4. The misjudgment of Error Sample 4 highlights the specificity of the feature weight distribution. The key positive words `power` (+2.86) and `film` (+4.00) should have supported positive predictions, but the negative coefficients of several neutral words, such as `later` (-2.90) and `lost` (-2.50), backfired. This may be due to the high frequency of these words in negative contexts in the training data, e.g., `lost` often co-occurs with negative expressions such as `plot`.

5. Error Sample 5 reflects the impact of feature selection. Although `hypocrisy` and `vomit` clearly carry negative connotations, these words are not included in the feature space (they may have been excluded by preprocessing or not included in the lexicon).
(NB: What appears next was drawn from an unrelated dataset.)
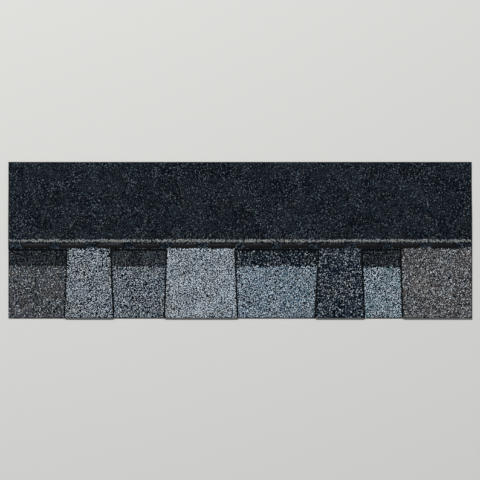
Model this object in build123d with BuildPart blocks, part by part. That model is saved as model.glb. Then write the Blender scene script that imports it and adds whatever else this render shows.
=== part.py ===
from build123d import *
import math
import os

# A laminated asphalt shingle, lying face up on a level floor. A toothed top ply is bonded
# to a plain backing ply along its lower part, and the single ply above it settles to the floor.
# Sizes are in millimetres: X runs along the shingle, Y up the roof and Z out of its face.
# The origin is under the middle of the shingle, and heights are measured up from the butt edge.

# Plies
ply_thickness = 2.5
exposure = 143
headlap = 51
cutout_overrun = 5
bond_width = 27
drape_radius = 900

# Recesses and teeth in order from the left end, each measured half way up its sides
recess_1_width = 125
tooth_1_width = 98
recess_2_width = 117
tooth_2_width = 151
recess_3_width = 176
tooth_3_width = 98
recess_4_width = 85
tooth_4_width = 150
root_fillet = 2

# How far each side leans out of its tooth between the root and the butt edge, from the left
side_leans = [6, 6, 5, 6, 8, 6, -4]

# Laminating adhesive: flattened beads across the teeth, and one along the bond above them
bead_width = 9
bead_thickness = 0.3
bead_inset = 8
first_bead_height = 12
tooth_bead_rows = 4

# Self-seal dashes on the face, between the recesses and the nail line
dash_length = 60
dash_width = 10
dash_height = 0.8
dash_gap = 20
dash_round = 0.5
dash_clearance = 2

# Release film on the underside of the single ply, past the backing ply's top edge
film_width = 20
film_thickness = 0.1
film_clearance = 2

# Sizes that follow from those above
cut_margin = 3 * root_fillet
cutout_depth = exposure + cutout_overrun
backer_height = cutout_depth + bond_width
shingle_height = 2 * exposure + headlap
tab_widths = [
    recess_1_width, tooth_1_width, recess_2_width, tooth_2_width,
    recess_3_width, tooth_3_width, recess_4_width, tooth_4_width,
]
shingle_length = sum(tab_widths)
left_end = -shingle_length / 2
butt_edge = -shingle_height / 2
top_ply_lift = ply_thickness + bead_thickness
face_level = top_ply_lift + ply_thickness
drape_start = backer_height + film_width + 2 * film_clearance
drape_angle = math.degrees(math.acos(1 - top_ply_lift / (2 * drape_radius)))


def side_x(side, height):
    """Give the X of a side at a height above the butt edge, where side 0 is the left end."""
    x = left_end + sum(tab_widths[:side])
    if side in (0, len(tab_widths)):
        return x
    lean = side_leans[side - 1] * (0.5 - height / cutout_depth)
    tooth_is_right_of_side = side % 2 == 1
    return x - lean if tooth_is_right_of_side else x + lean


def recess_corners(recess):
    """Give the corners of a recess, run past the butt edge and, at the end, past the end."""
    left_overrun = cut_margin if recess == 0 else 0
    return [
        (side_x(recess, -cut_margin) - left_overrun, butt_edge - cut_margin),
        (side_x(recess + 1, -cut_margin), butt_edge - cut_margin),
        (side_x(recess + 1, cutout_depth), butt_edge + cutout_depth),
        (side_x(recess, cutout_depth) - left_overrun, butt_edge + cutout_depth),
    ]


recesses = range(0, len(tab_widths), 2)
teeth = range(1, len(tab_widths), 2)

# Top ply: its side view, level over the backing ply and then eased down to the floor in two
# equal arcs, is drawn along its underside and thickened upwards
with BuildPart() as top_ply:
    with BuildSketch(Plane.YZ):
        with BuildLine():
            bonded = Line((butt_edge, top_ply_lift), (butt_edge + drape_start, top_ply_lift))
            fall = JernArc(bonded @ 1, bonded % 1, drape_radius, -drape_angle)
            settle = JernArc(fall @ 1, fall % 1, drape_radius, drape_angle)
            Line(settle @ 1, (butt_edge + shingle_height, 0))
            offset(amount=ply_thickness, side=Side.LEFT)
        make_face()
    extrude(amount=shingle_length / 2, both=True)
    with BuildSketch(Plane.XY.offset(top_ply_lift)) as cutouts:
        for recess in recesses:
            with BuildLine():
                Polyline(*recess_corners(recess), close=True)
            make_face()
        fillet(cutouts.vertices().group_by(Axis.Y)[-1], radius=root_fillet)
    extrude(amount=2 * ply_thickness, both=True, mode=Mode.SUBTRACT)

# Backing ply: a plain strip under the teeth and the bond above them
with BuildPart() as backer_ply:
    with BuildSketch():
        with Locations((0, butt_edge)):
            Rectangle(shingle_length, backer_height, align=(Align.CENTER, Align.MIN))
    extrude(amount=ply_thickness)

# Laminating adhesive: each tooth's beads keep clear of its leaning sides
with BuildPart() as laminating_adhesive:
    with BuildSketch(Plane.XY.offset(ply_thickness)):
        for tooth in teeth:
            for row in range(tooth_bead_rows):
                height = first_bead_height + row * (cutout_depth - first_bead_height) / tooth_bead_rows
                bead_start = side_x(tooth, height) + bead_inset
                bead_end = side_x(tooth + 1, height) - bead_inset
                with Locations(((bead_start + bead_end) / 2, butt_edge + height)):
                    SlotOverall(bead_end - bead_start, bead_width)
        with Locations((0, butt_edge + cutout_depth + bond_width / 2)):
            SlotOverall(shingle_length - 2 * bead_inset, bead_width)
    extrude(amount=bead_thickness)

# Self-seal dashes: as many as the length holds, centred, with their upper edges rounded
dash_pitch = dash_length + dash_gap
dash_count = int((shingle_length + dash_gap) // dash_pitch)
with BuildPart() as sealant_strip:
    with BuildSketch(Plane.XY.offset(face_level)):
        with Locations((0, butt_edge + cutout_depth + dash_clearance + dash_width / 2)):
            with GridLocations(dash_pitch, 0, dash_count, 1):
                SlotOverall(dash_length, dash_width)
    extrude(amount=dash_height)
    fillet(sealant_strip.edges().group_by(Axis.Z)[-1], radius=dash_round)

# Release film: flat on the single ply's underside, before the ply starts to settle
with BuildPart() as release_film:
    with BuildSketch(Plane.XY.offset(top_ply_lift - film_thickness)):
        with Locations((0, butt_edge + backer_height + film_clearance)):
            Rectangle(shingle_length, film_width, align=(Align.CENTER, Align.MIN))
    extrude(amount=film_thickness)

pieces = {
    "top_ply": top_ply,
    "backer_ply": backer_ply,
    "laminating_adhesive": laminating_adhesive,
    "sealant_strip": sealant_strip,
    "release_film": release_film,
}
os.makedirs("parts", exist_ok=True)
for name, piece in pieces.items():
    piece.part.label = name
    export_step(piece.part, f"parts/{name}.step")
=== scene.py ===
import math

import bpy
import numpy as np
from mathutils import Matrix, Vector
from mathutils.bvhtree import BVHTree


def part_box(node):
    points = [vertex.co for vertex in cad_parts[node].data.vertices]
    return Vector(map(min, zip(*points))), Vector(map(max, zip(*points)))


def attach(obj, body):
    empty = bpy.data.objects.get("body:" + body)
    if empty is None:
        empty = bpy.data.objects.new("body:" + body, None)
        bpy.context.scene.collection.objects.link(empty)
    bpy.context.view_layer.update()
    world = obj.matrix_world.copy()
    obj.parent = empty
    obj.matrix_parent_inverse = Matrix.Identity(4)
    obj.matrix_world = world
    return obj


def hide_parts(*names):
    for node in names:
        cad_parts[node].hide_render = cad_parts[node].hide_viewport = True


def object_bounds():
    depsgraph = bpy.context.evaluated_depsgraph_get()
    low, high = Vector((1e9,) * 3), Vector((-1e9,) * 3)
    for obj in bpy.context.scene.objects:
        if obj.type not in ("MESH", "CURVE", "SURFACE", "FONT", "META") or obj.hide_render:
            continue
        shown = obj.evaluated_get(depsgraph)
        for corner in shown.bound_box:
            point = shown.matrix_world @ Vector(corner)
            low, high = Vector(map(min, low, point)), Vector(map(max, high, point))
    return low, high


# A laminated asphalt shingle seen from straight above. The two plies, the adhesive between them
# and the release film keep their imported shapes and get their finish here. The mineral granules
# are modelled one by one, and joined into one piece for each kind of stone on the teeth, in the
# recesses and on the headlap. Uneven self-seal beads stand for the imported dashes.
# Lengths are in metres. The shingle lies along X, and +Y runs from its butt edge up the roof.

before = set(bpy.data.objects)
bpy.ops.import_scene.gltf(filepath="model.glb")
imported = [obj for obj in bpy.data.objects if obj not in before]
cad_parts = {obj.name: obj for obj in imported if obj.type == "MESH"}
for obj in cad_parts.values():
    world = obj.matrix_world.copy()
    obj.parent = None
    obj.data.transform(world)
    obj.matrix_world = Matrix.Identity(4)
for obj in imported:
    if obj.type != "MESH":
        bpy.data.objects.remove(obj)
cad_low, cad_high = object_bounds()

MM = 0.001
SEED = 41


def srgb(red, green, blue):
    """Turn a colour as it is seen, from 0 to 255, into the linear colour that shaders take."""
    parts = []
    for part in (red, green, blue):
        share = part / 255
        parts.append(share / 12.92 if share <= 0.04045 else ((share + 0.055) / 1.055) ** 2.4)
    return (*parts, 1.0)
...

On the contrary, the positive coefficient of `film` (+4.00) and the strong positive weight of `me` (+3.70) dominated the prediction results, suggesting that the model may be overly reliant on certain non-sentiment indicative words.

These samples illustrate that our model is unable to effectively handle complex linguistic phenomena such as negation structure, modifier contradiction, and context dependency, while being limited by the linear decision-making mechanism of feature selection strategy and coefficient superposition.

Personally, I think in sentiment analysis, neural network models may be better with sufficient amount of data.